Everything but sin, that is. Like
us, he is tempted but, unlike us, he does not sin. He gives us the example that although we may
be human, we can remain free from sin too, if we don’t fall into
temptation.
Temptations are not bad in
themselves. On the contrary, they are
our opportunity to earn our place in heaven.
In that sense, they are friends, the kind of friends our mother warned
us about. They’re friends to be avoided
at all costs, as they will try to lead us into sin. But no matter how hard we try to ignore them,
they keep texting and calling and coming over to the house to get us to go
along with them to do mischief. They’re
the type of friend where we learn, from their bad example, how to be good
ourselves.
Our Lord suffered three
temptations. Twice, Satan uses Holy
Scripture to tempt the Son of God. All
three times, our Lord uses Scripture to counter his temptation. This is an important warning to us all, which
our Lord enunciates very clearly in those words that we must “live by
every word that proceedeth out of the mouth of God.” Satan may quote scripture by heart very cleverly,
but Satan hardly lives by the words of Scripture, the words that come
from God’s mouth—he merely uses those words against God. He takes the truth and twists it to make it
something entirely different, something that drives us away from God’s grace
rather than encouraging us to live the life of grace.
This is the danger of Holy Scripture,
and one which the traditional Church was quite aware of. The other Christian denominations rightly
revere the Bible. They hold it up as the
divine Word, which it is, and they claim to follow it. If they actually follow the true
meaning of the words of Scripture and live by them, those words that proceed
out of the mouth of God, they will save their souls. “What’s that you say, Father? Protestants
will save their souls outside the Church?”
No, I didn’t say that. I said “IF
they actually follow the true meaning of the words in the Bible, they won’t be
Protestant any more. They’ll follow the
true meaning of “Thou art Peter, and upon this rock I will build my Church” and
they will seek to become members of Christ’s true Church founded on Peter. They will live by many other verses of
Scripture that point the reader along only one road, and that’s the road to
Rome. The promise that our Lord made
that he would send his Holy Spirit to guide his Church in all truth, that the
Catholic Church, in other words, cannot err in matters of faith and
morals. They will live by our Lord’s
words when he said that his Body is food indeed and his Blood is drink indeed,
and that unless you eat this Body and drink this Blood you will have no life in
you. They’ll live by these words by
seeking the Real Presence of Christ that is certainly not to be found in any
Protestant church. They will live by the
Scripture when our Blessed Lady proclaimed that “henceforth all generations
shall call me blessed, and they will stop calling her just “Mary” and start
revering her as the Blessed Virgin Mother that is her true role. If they live by every word that proceedeth
out of the mouth of God, they will be Catholic.

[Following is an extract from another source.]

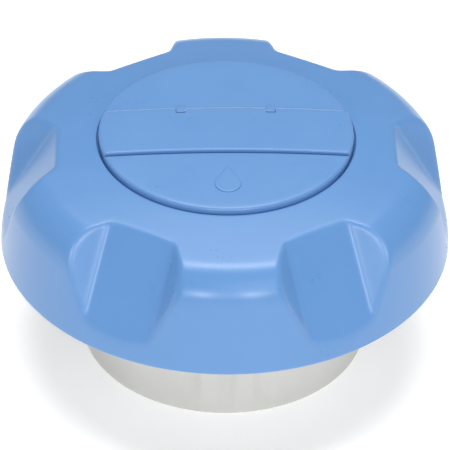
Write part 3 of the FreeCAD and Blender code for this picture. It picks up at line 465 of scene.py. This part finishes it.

It escapes me how anyone outside
the Catholic Church can ever possibly imagine they have the truth when it is
left to each individual to interpret Scripture the way he wants. It seems not to matter to them that they all
end up contradicting each other with their own interpretations of the words
that come from the mouth of God. With no
infallible Church to guide them, they are left with no real faith. How can they have faith in something when the
person in the pew next to them believes something entirely different. It is a simple fact that two contradictory
statements cannot both be true. 2 + 2
cannot equal 4 and 5 at the same time. Only
Christ’s Church, protected by the infallible guidance of his Holy Spirit, can
give us the confidence that what we believe is truly the correct interpretation
of Scripture. And while Protestants may
see this as just Catholics being arrogant, it is in fact nothing of the sort,
but the humble acceptance that what Christ said is actually true.
Let’s not weaponize our faith, by
refusing charity to those who are not Catholic.
On the contrary, our unique claim to truth bestows upon us the duty to
be charitable to all men, a charity that is best shown by leading them into the
truth. They may live by some of the
words that proceed from the mouth of God, but certainly not by every
word. If the Catholic Church claims to
have the whole truth, it is up to us and only us to explain to other Christians
the other words, the ones they do not live by.
For if we leave them to wallow in their ignorance of these truths, we
can be sure they will end up living “by bread alone.” Is this not what they end up consuming at
their false communion services—bread alone?
And the Novus Ordo even, is this too not “bread alone” that ends up
being passed around from layman to layman, hand to hand?
There’s a message for our own day
in this Gospel. “Man shall not live by
bread alone, but by every word that proceedeth out of the mouth of God.” We can’t pick and choose, like the
Protestants and the Novus Ordo folks. So
whatever we do, we must never fall into temptation, we must never settle for bread
alone. In the second temptation, our
Lord reminds Satan, “Thou shalt not tempt the Lord thy God.” And in the third, he drives out the devil
with the words, “Get thee hence, Satan: for it is written, Thou shalt worship
the Lord thy God, and him only shalt thou serve.” We must follow Christ’s example this Lent,
and we must start by refusing stedfastly not to fall into temptation, and by
driving out Satan so we can worship and serve God in the state of grace. Once he’s gone, be assured that, as with our
Lord in the desert, angels will come and minister unto us, bearing us up, and
leading us back under the safety of God’s wings.